McCarthy is set to be confirmed by the City Council later Wednesday. On Tuesday, CBS 2 Chief Correspondent Jay Levine went behind the scenes with the new superintendent, listening in as he told Mayor Rahm Emanuel his plan for the city.

“Unless Rahm Emanuel calls or Corey Booker calls, I’m all yours,” McCarthy told Levine.

Booker was McCarthy’s old boss in Newark. Emanuel is his new one. And guess who called just 60 seconds after McCarthy made that remark.

The cell phone call broke up the first time.

“God, I hope he doesn’t think I hung up on him,” McCarthy said.

But McCarthy’s self-deprecating sense of humor doesn’t hide his fierce determination, which makes him a good match for the man who hired him.

“He called me at 5:30 in the morning to wake me up to offer me the job,” McCarthy said.

McCarthy’s call with Emanuel later resumed. They spoke for 10 minutes about new school security plans, and the latest violent crime statistics.

“My concern really hinges on the shooting numbers right now, mayor, and I want to get that over a 10 percent reduction for the year. I want to go with double digit numbers,” McCarthy told Emanuel over the phone. “All right, so I have six months to pick up a 7 percent differential…. I think we can absolutely do it.”

How? It’s simple, he told those attending an executive staff meeting that morning,

“We’re going to fight this like a ground war,” he said.

Emanuel’s troops in that ground war had a war of their own with the last superintendent, Jody Weis, whom they considered an outsider. McCarthy says he’s already spoken to 1,000 officers at roll calls and on the street during his first three weeks here.

On Sunday, he went to Rush University Medical Center to check on officers injured in a scuffle that led to the shooting of a suspect.

“The officers were trying to arrest him, and he drove away. The officers were in grave danger,” McCarthy said. “Fortunately, everybody is OK.”

McCarthy has had plenty of experience at crime scenes like the one he saw Sunday, slowly working his way up from beat cop in New York to top cop in Newark.

He is now facing new challenges in a new city, such as security at the upcoming Taste of Chicago in Grant Park.

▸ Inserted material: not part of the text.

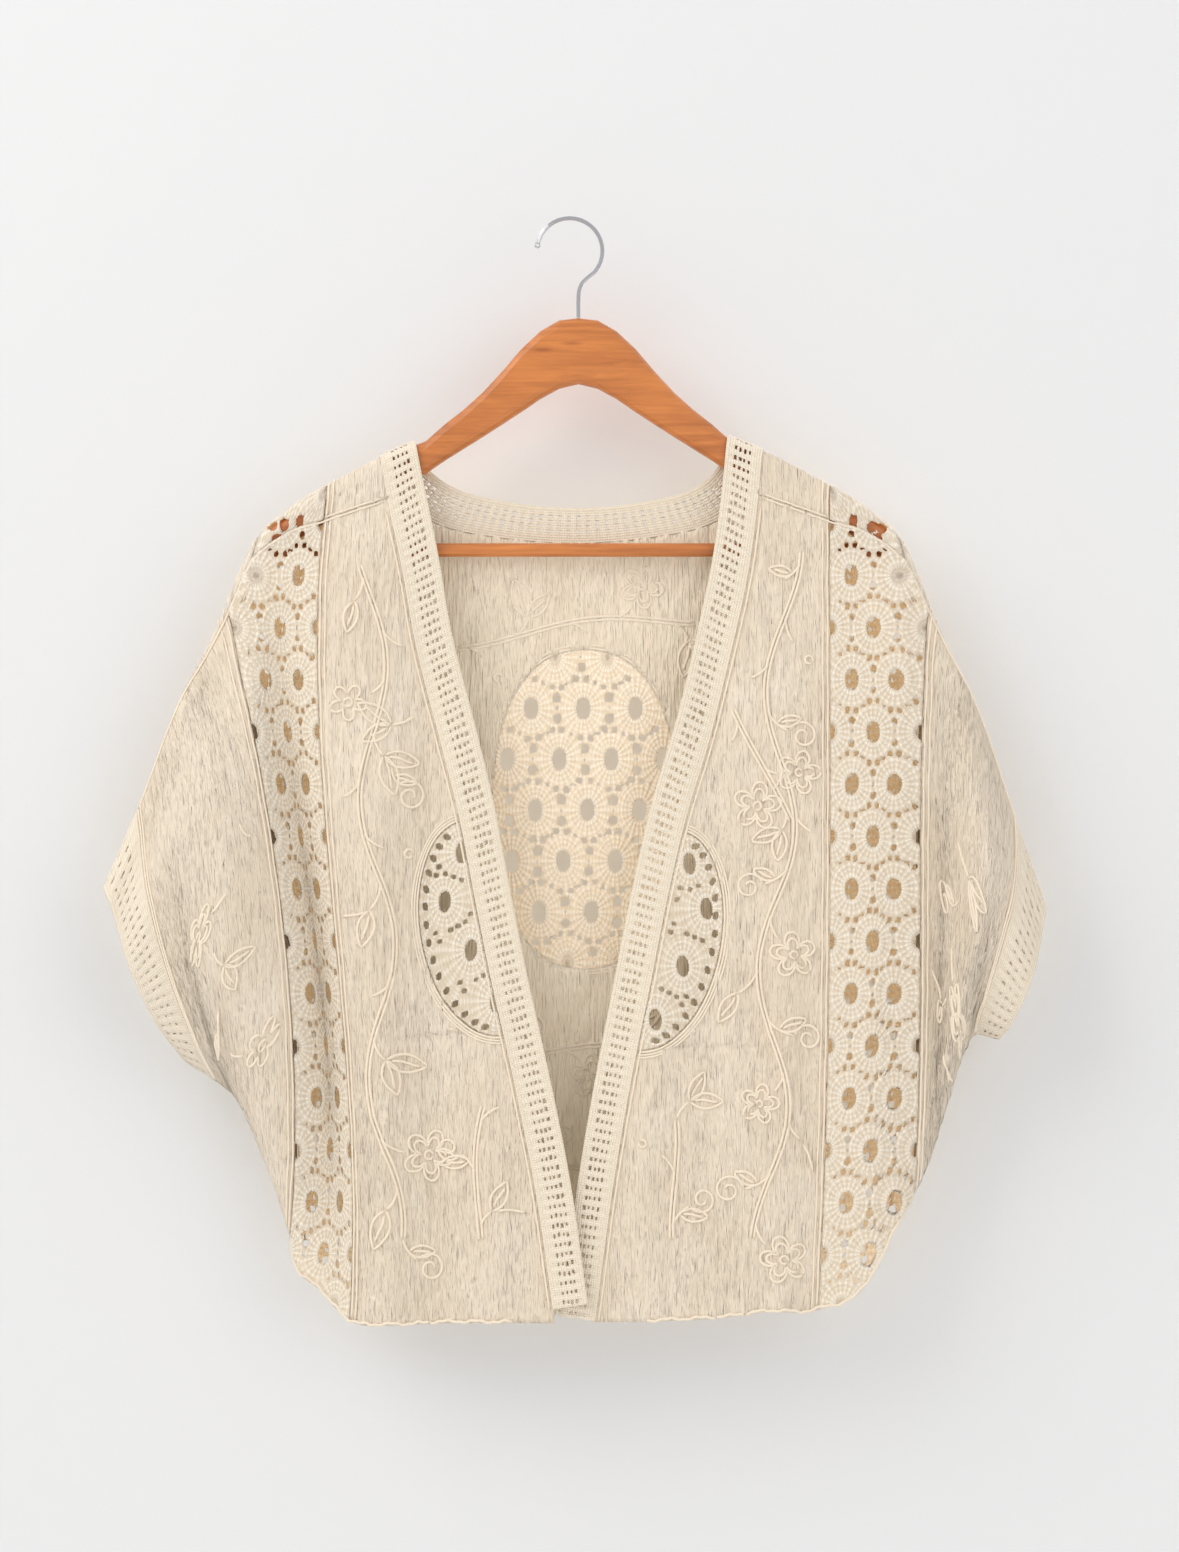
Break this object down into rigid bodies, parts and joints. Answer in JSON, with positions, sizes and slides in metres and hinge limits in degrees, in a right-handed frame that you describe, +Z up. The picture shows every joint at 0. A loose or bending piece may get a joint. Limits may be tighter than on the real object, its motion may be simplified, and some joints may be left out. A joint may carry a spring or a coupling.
{
  "type": "crochet-trimmed open cardigan on a wooden hanger",
  "caption": "Wide-sleeved open cardigan of crinkled gauze with crochet lace strips, ribbed bands and cuffs, hung flat on a wooden hanger with a wire hook.",
  "frame": {"origin": "inside crown of the hanger's hook, where it rests on a rail", "axes": "+X to the right in the front view, +Y from the front towards the wall behind, +Z up"},
  "size_m": [0.6428, 0.0775, 0.7511],
  "materials": {
    "gauze": "matt crinkled cotton gauze, ivory",
    "crochet": "matt cotton crochet, ivory",
    "wood": "satin varnish, orange brown",
    "chrome": "bright plated wire"
  },
  "bodies": {
    "root": {"front_left": "gauze", "front_right": "gauze", "back_panel": "gauze", "sleeve_front_left": "gauze", "sleeve_front_right": "gauze", "sleeve_back_left": "gauze", "sleeve_back_right": "gauze", "front_lace_left": "crochet", "front_lace_right": "crochet", "back_lace": "crochet", "lace_strip_front_left": "crochet", "lace_strip_front_right": "crochet", "lace_strip_back_left": "crochet", "lace_strip_back_right": "crochet", "front_band_left": "crochet", "front_band_right": "crochet", "neck_band": "crochet", "cuff_left": "crochet", "cuff_right": "crochet", "hanger_arms": "wood", "hanger_bar": "wood", "hanger_hook": "chrome"}
  },
  "joints": []
}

Meanwhile, a whole new department is watching his every move.

“Even though I was not a Chicago Police officer, you can tell – cops can tell – when somebody has walked in their shoes,” he said.

There is a learning curve for any outsider taking over a high-profile position in Chicago, to figure out how people are going to react to things you say and do. For example, McCarthy had to issue a second statement about the Magnificent Mile mob attacks after the mayor had a tough time with reporters Tuesday.

It probably was not enough to jeopardize McCarthy’s confirmation, but more than enough to get his attention.